What the exercise asks: Copy out each line exactly as it appears.

Supplied data:
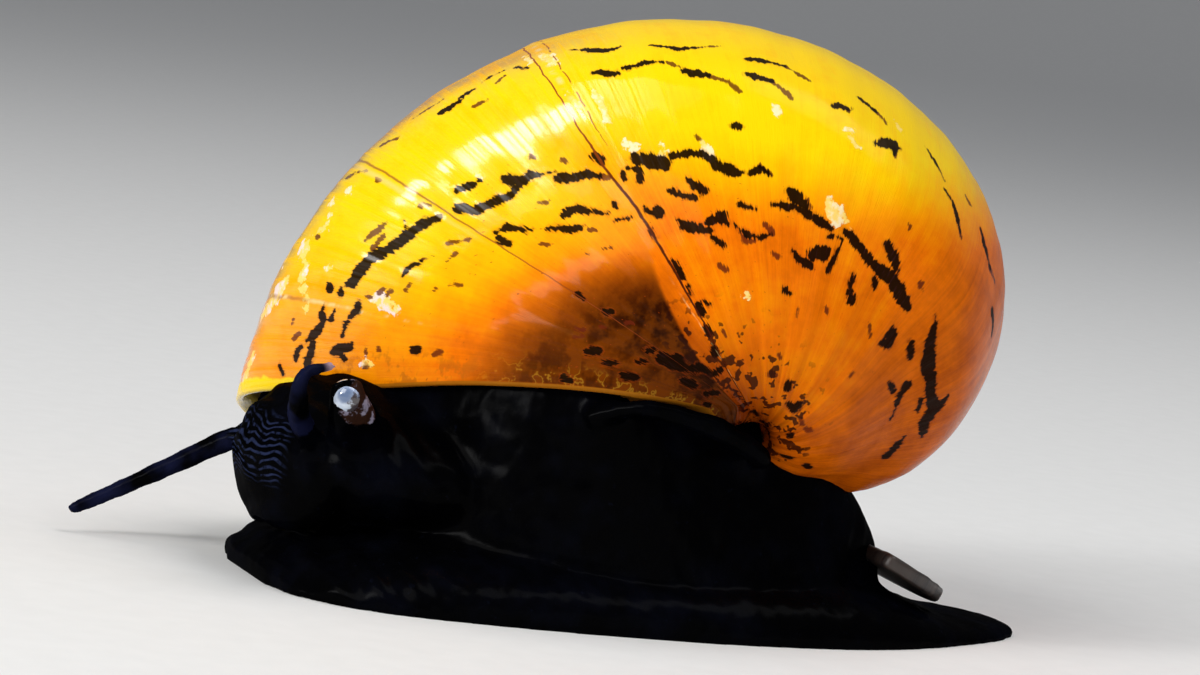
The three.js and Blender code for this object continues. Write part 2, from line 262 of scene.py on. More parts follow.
def set_stops(ramp, stops):
    """Gives a colour ramp its stops: a place from 0 to 1, and a colour, for each."""
    while len(ramp.elements) > 1:
        ramp.elements.remove(ramp.elements[-1])
    ramp.elements[0].position = stops[0][0]
    ramp.elements[0].color = (*stops[0][1], 1)
    for place, colour in stops[1:]:
        ramp.elements.new(place).color = (*colour, 1)


# %% Moves that every material repeats
def over(base, coat, share):
    """One colour laid over another by a share from 0 to 1."""
    first = share if isinstance(share, Wire) else base
    colours = [c if isinstance(c, Wire) else (*c, 1) for c in (base, coat)]
    return first.node(
        "ShaderNodeMix", {"data_type": "RGBA"}, {0: share, 6: colours[0], 7: colours[1]}, 2
    )


def grain(vector, scale, detail=2.0, roughness=0.5):
    """Noise between 0 and 1 on a vector."""
    return vector.node(
        "ShaderNodeTexNoise",
        {"noise_dimensions": "3D"},
        {"Vector": vector, "Scale": scale, "Detail": detail, "Roughness": roughness},
    )


def start_material(name):
    """A new material, with its shader node and a wire to start reckoning from."""
    material = bpy.data.materials.new(name)
    material.use_nodes = True
    return material, material.node_tree.nodes["Principled BSDF"], Wire(material.node_tree)


def feed(wire, shader, socket):
    """Links a wire to a named socket of the shader node."""
    wire.tree.links.new(wire.socket, shader.inputs[socket])


def attribute(wire, name):
    """A number stored at each point of the piece."""
    return wire.node("ShaderNodeAttribute", {"attribute_name": name}, {}, 2)


def place_of(wire):
    """The Object coordinates, in metres."""
    return wire.node("ShaderNodeTexCoord", {}, {}, 3)


def parts_of(vector):
    """The X, Y and Z of a vector."""
    split = vector.tree.nodes.new("ShaderNodeSeparateXYZ")
    vector.tree.links.new(vector.socket, split.inputs[0])
    return [Wire(vector.tree, socket) for socket in split.outputs]


def joined(x, y, z=0.0):
    """A vector from two or three numbers."""
    return x.node("ShaderNodeCombineXYZ", {}, {0: x, 1: y, 2: z})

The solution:
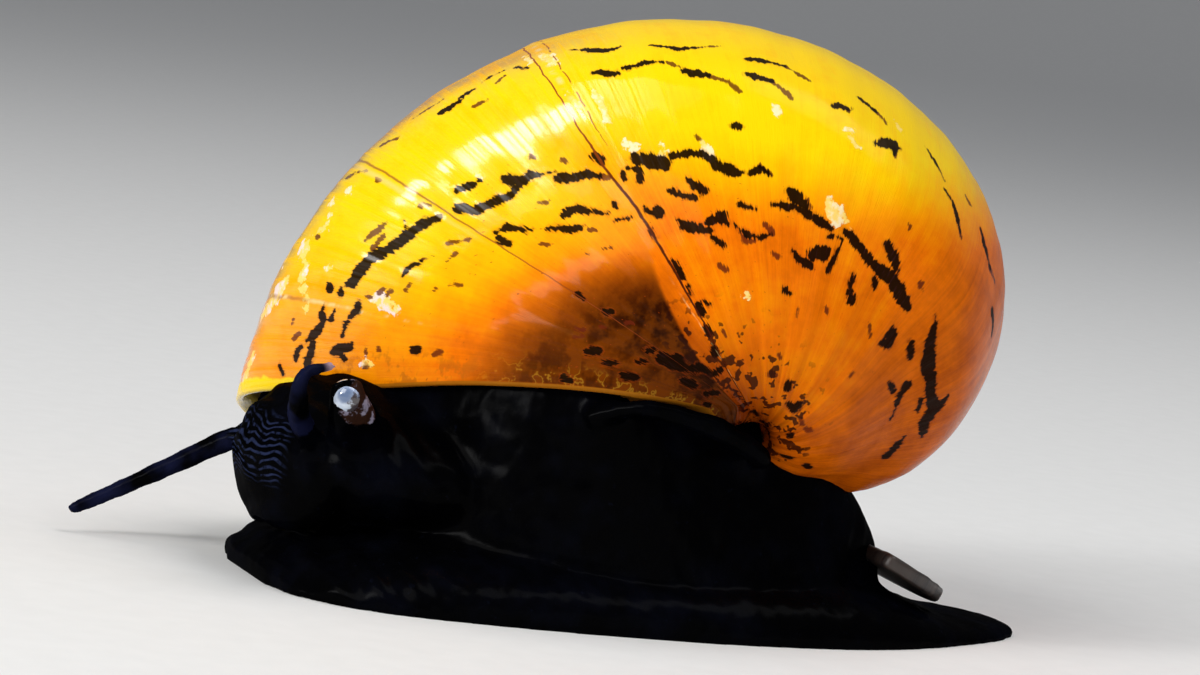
The three.js and Blender code for this object continues. Write part 2, from line 262 of scene.py on. More parts follow.
def set_stops(ramp, stops):
    """Gives a colour ramp its stops: a place from 0 to 1, and a colour, for each."""
    while len(ramp.elements) > 1:
        ramp.elements.remove(ramp.elements[-1])
    ramp.elements[0].position = stops[0][0]
    ramp.elements[0].color = (*stops[0][1], 1)
    for place, colour in stops[1:]:
        ramp.elements.new(place).color = (*colour, 1)


# %% Moves that every material repeats
def over(base, coat, share):
    """One colour laid over another by a share from 0 to 1."""
    first = share if isinstance(share, Wire) else base
    colours = [c if isinstance(c, Wire) else (*c, 1) for c in (base, coat)]
    return first.node(
        "ShaderNodeMix", {"data_type": "RGBA"}, {0: share, 6: colours[0], 7: colours[1]}, 2
    )


def grain(vector, scale, detail=2.0, roughness=0.5):
    """Noise between 0 and 1 on a vector."""
    return vector.node(
        "ShaderNodeTexNoise",
        {"noise_dimensions": "3D"},
        {"Vector": vector, "Scale": scale, "Detail": detail, "Roughness": roughness},
    )


def start_material(name):
    """A new material, with its shader node and a wire to start reckoning from."""
    material = bpy.data.materials.new(name)
    material.use_nodes = True
    return material, material.node_tree.nodes["Principled BSDF"], Wire(material.node_tree)


def feed(wire, shader, socket):
    """Links a wire to a named socket of the shader node."""
    wire.tree.links.new(wire.socket, shader.inputs[socket])


def attribute(wire, name):
    """A number stored at each point of the piece."""
    return wire.node("ShaderNodeAttribute", {"attribute_name": name}, {}, 2)


def place_of(wire):
    """The Object coordinates, in metres."""
    return wire.node("ShaderNodeTexCoord", {}, {}, 3)


def parts_of(vector):
    """The X, Y and Z of a vector."""
    split = vector.tree.nodes.new("ShaderNodeSeparateXYZ")
    vector.tree.links.new(vector.socket, split.inputs[0])
    return [Wire(vector.tree, socket) for socket in split.outputs]


def joined(x, y, z=0.0):
    """A vector from two or three numbers."""
    return x.node("ShaderNodeCombineXYZ", {}, {0: x, 1: y, 2: z})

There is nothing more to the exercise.